===== AVAILABLE DATA =====

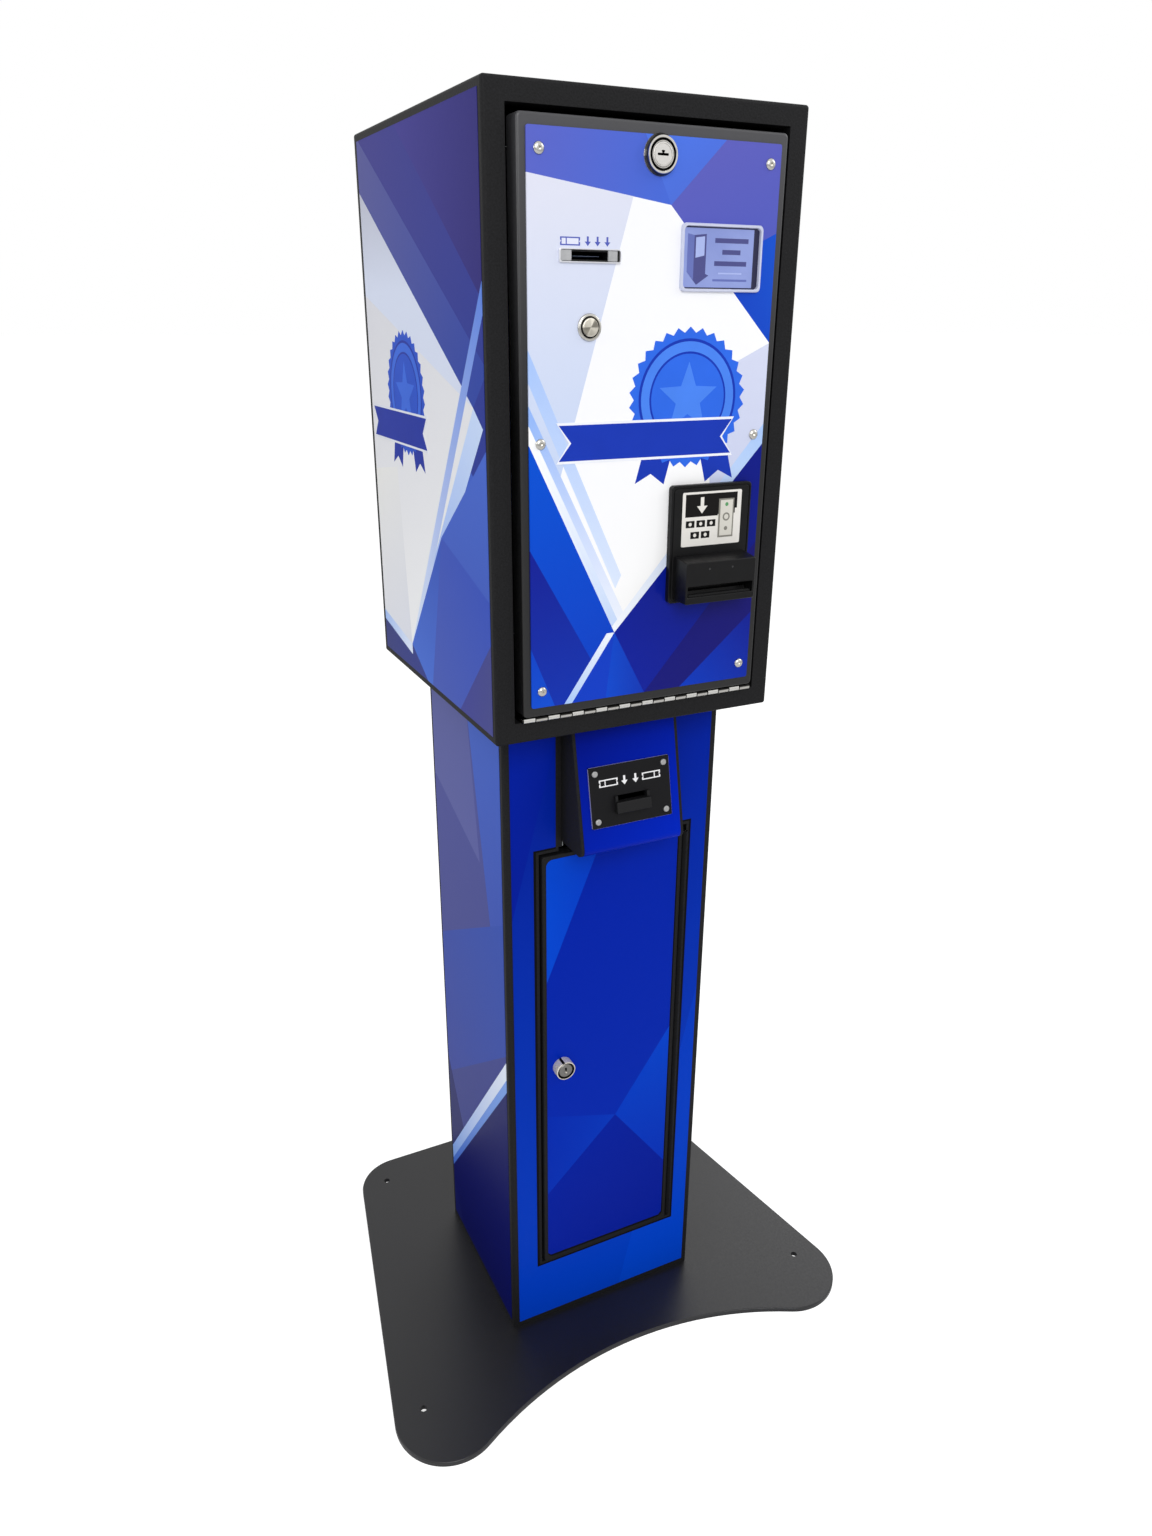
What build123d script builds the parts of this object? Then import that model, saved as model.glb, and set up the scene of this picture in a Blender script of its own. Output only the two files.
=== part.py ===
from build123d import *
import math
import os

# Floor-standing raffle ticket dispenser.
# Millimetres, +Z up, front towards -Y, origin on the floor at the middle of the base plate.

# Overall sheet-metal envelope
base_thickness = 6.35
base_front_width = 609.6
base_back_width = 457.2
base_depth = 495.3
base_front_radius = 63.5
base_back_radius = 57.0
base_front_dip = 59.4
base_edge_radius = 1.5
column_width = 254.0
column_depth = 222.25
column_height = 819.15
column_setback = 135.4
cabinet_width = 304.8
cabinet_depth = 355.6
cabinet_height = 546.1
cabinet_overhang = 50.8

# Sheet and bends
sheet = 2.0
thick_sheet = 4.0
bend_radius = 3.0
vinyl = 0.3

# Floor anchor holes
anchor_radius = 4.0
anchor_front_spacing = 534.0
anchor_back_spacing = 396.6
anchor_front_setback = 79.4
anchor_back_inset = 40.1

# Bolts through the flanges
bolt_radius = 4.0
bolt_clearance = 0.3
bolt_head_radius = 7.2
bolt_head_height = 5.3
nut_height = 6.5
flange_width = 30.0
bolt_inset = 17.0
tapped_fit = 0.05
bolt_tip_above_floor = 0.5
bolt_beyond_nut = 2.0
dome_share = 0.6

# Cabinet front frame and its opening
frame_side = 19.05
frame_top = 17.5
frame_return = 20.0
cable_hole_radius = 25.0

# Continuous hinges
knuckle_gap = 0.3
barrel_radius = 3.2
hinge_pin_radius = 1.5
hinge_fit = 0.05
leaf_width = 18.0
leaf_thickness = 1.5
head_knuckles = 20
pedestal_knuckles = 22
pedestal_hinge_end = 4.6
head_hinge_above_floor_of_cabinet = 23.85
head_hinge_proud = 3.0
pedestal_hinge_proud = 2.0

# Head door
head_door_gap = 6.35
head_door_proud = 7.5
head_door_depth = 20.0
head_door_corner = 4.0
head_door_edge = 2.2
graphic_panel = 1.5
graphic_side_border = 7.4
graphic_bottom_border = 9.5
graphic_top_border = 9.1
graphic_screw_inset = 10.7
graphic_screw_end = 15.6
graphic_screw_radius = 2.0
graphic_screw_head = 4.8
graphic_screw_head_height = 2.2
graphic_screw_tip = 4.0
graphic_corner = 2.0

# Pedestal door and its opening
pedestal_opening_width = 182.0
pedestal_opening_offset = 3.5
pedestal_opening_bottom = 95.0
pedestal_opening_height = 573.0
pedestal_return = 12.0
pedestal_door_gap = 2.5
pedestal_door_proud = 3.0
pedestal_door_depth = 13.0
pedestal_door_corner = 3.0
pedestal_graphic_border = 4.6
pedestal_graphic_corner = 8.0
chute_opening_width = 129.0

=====

* DIRECTIONS FOR THIS TASK
All of the material above needs to be copied exactly.

* EXERCISE RESULT
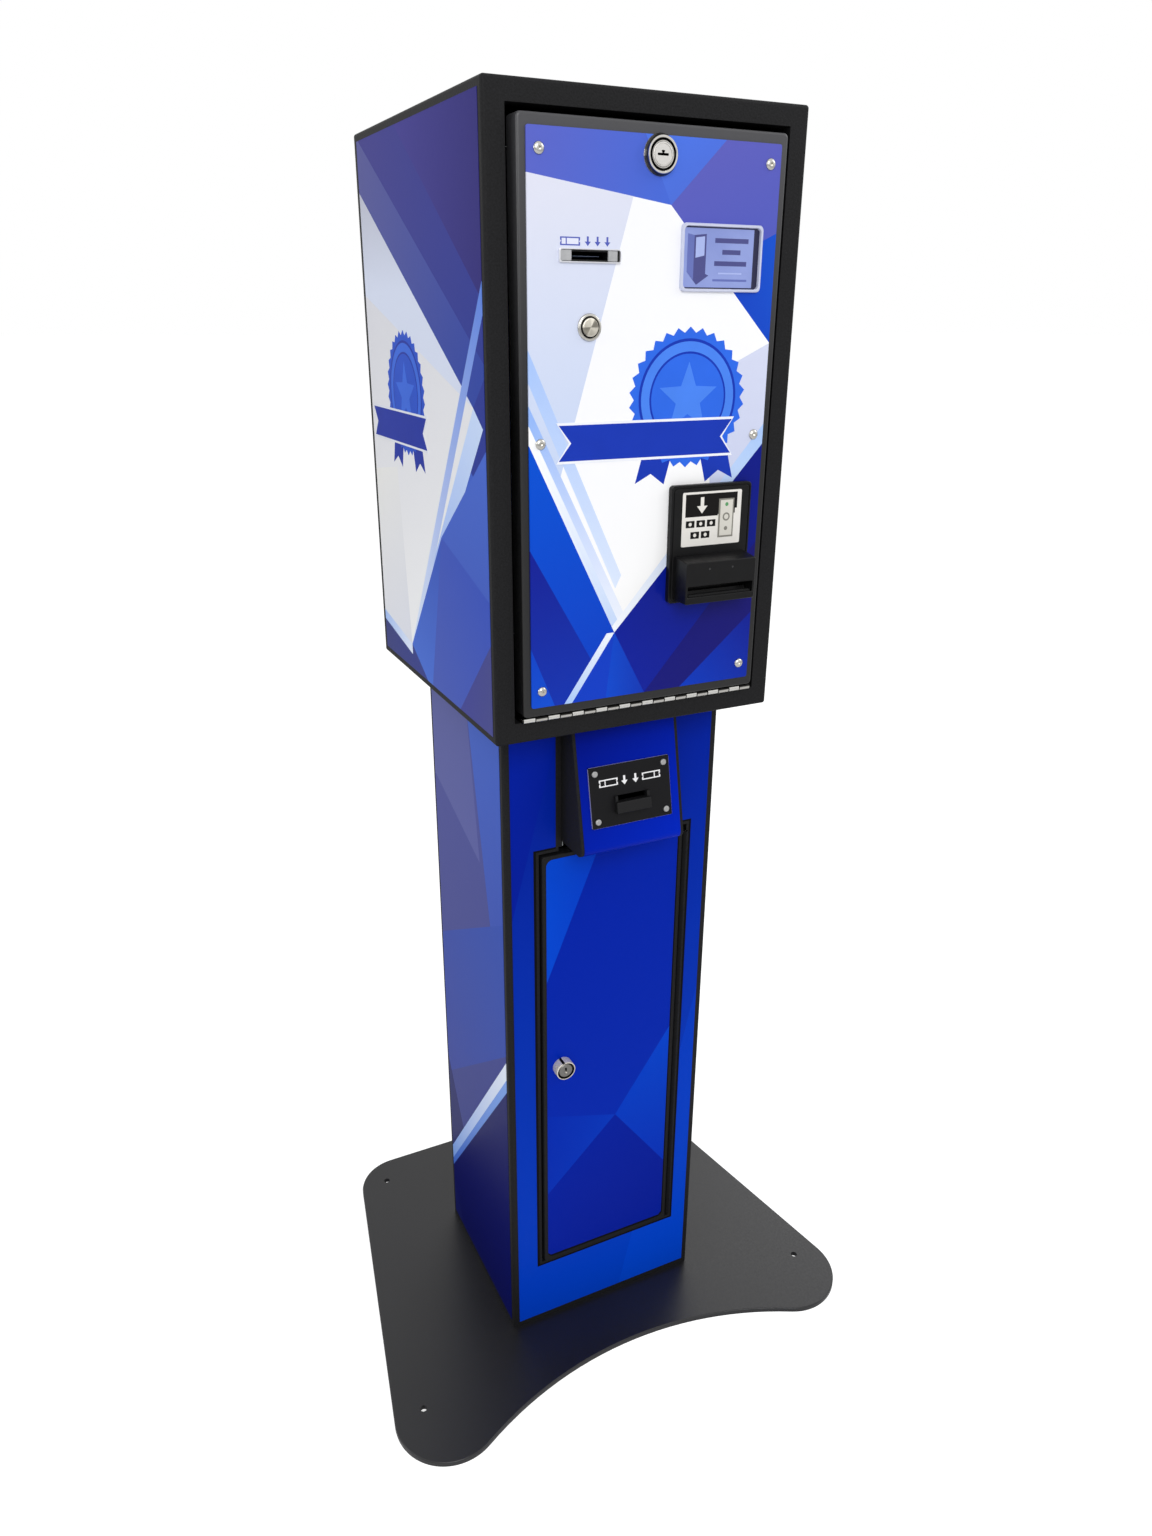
What build123d script builds the parts of this object? Then import that model, saved as model.glb, and set up the scene of this picture in a Blender script of its own. Output only the two files.
=== part.py ===
from build123d import *
import math
import os

# Floor-standing raffle ticket dispenser.
# Millimetres, +Z up, front towards -Y, origin on the floor at the middle of the base plate.

# Overall sheet-metal envelope
base_thickness = 6.35
base_front_width = 609.6
base_back_width = 457.2
base_depth = 495.3
base_front_radius = 63.5
base_back_radius = 57.0
base_front_dip = 59.4
base_edge_radius = 1.5
column_width = 254.0
column_depth = 222.25
column_height = 819.15
column_setback = 135.4
cabinet_width = 304.8
cabinet_depth = 355.6
cabinet_height = 546.1
cabinet_overhang = 50.8

# Sheet and bends
sheet = 2.0
thick_sheet = 4.0
bend_radius = 3.0
vinyl = 0.3

# Floor anchor holes
anchor_radius = 4.0
anchor_front_spacing = 534.0
anchor_back_spacing = 396.6
anchor_front_setback = 79.4
anchor_back_inset = 40.1

# Bolts through the flanges
bolt_radius = 4.0
bolt_clearance = 0.3
bolt_head_radius = 7.2
bolt_head_height = 5.3
nut_height = 6.5
flange_width = 30.0
bolt_inset = 17.0
tapped_fit = 0.05
bolt_tip_above_floor = 0.5
bolt_beyond_nut = 2.0
dome_share = 0.6

# Cabinet front frame and its opening
frame_side = 19.05
frame_top = 17.5
frame_return = 20.0
cable_hole_radius = 25.0

# Continuous hinges
knuckle_gap = 0.3
barrel_radius = 3.2
hinge_pin_radius = 1.5
hinge_fit = 0.05
leaf_width = 18.0
leaf_thickness = 1.5
head_knuckles = 20
pedestal_knuckles = 22
pedestal_hinge_end = 4.6
head_hinge_above_floor_of_cabinet = 23.85
head_hinge_proud = 3.0
pedestal_hinge_proud = 2.0

# Head door
head_door_gap = 6.35
head_door_proud = 7.5
head_door_depth = 20.0
head_door_corner = 4.0
head_door_edge = 2.2
graphic_panel = 1.5
graphic_side_border = 7.4
graphic_bottom_border = 9.5
graphic_top_border = 9.1
graphic_screw_inset = 10.7
graphic_screw_end = 15.6
graphic_screw_radius = 2.0
graphic_screw_head = 4.8
graphic_screw_head_height = 2.2
graphic_screw_tip = 4.0
graphic_corner = 2.0

# Pedestal door and its opening
pedestal_opening_width = 182.0
pedestal_opening_offset = 3.5
pedestal_opening_bottom = 95.0
pedestal_opening_height = 573.0
pedestal_return = 12.0
pedestal_door_gap = 2.5
pedestal_door_proud = 3.0
pedestal_door_depth = 13.0
pedestal_door_corner = 3.0
pedestal_graphic_border = 4.6
pedestal_graphic_corner = 8.0
chute_opening_width = 129.0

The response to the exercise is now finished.